Well at 40% it does not sound like you are in a financiual position that you can afford it. Presumable you are not intending to stay in Switzerland after retirement and if so you should look into what the total payout would be if you were retire and then take a payout rather than pension on exiting the country.

I have been in Switzerland for 25 years, own property, and my country of origin is almost as expensive as Switzerland - so the idea is to stick around.

I assume I will get full pillar 1 (by moving time employed in another EU country to make up the full 44 years), so that is max CHF 2500.- (more once the wife retires) and my pension will be around CHF 3000.-, totaling max CHF 5500.-

My original question was in regards to if RAV would top that up to 80% of my current salary.

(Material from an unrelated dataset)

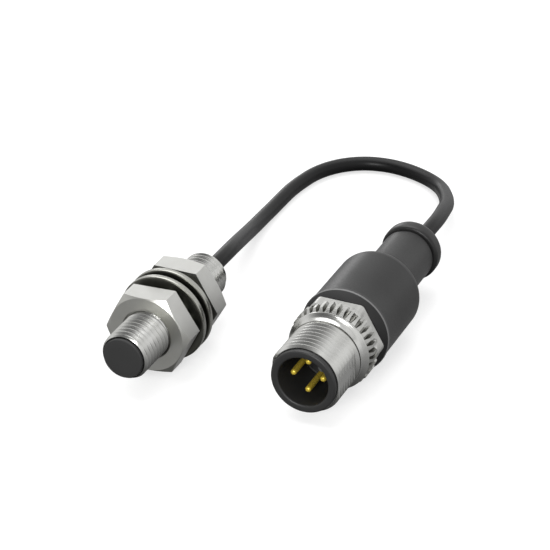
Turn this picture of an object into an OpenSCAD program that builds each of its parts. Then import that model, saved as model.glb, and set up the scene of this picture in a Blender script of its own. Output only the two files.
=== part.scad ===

I know this may sound like a first world problem, but we live in a first world country.

In short, NO.

Once you are retired, the ALS no longer pays you anything.

RAV NEVER pays you anything, just make you to paperwork and stuff.

Tom

Be careful that calculation does not work the way you think! Apply for an estimate of your entitlement. With 25/44 years it is very unlikely that your monthly payment will be the Swiss max., unless the max payment in your home country is the same as Switzerland.

Menzi do you have an update on the situation re RAV and early retirement?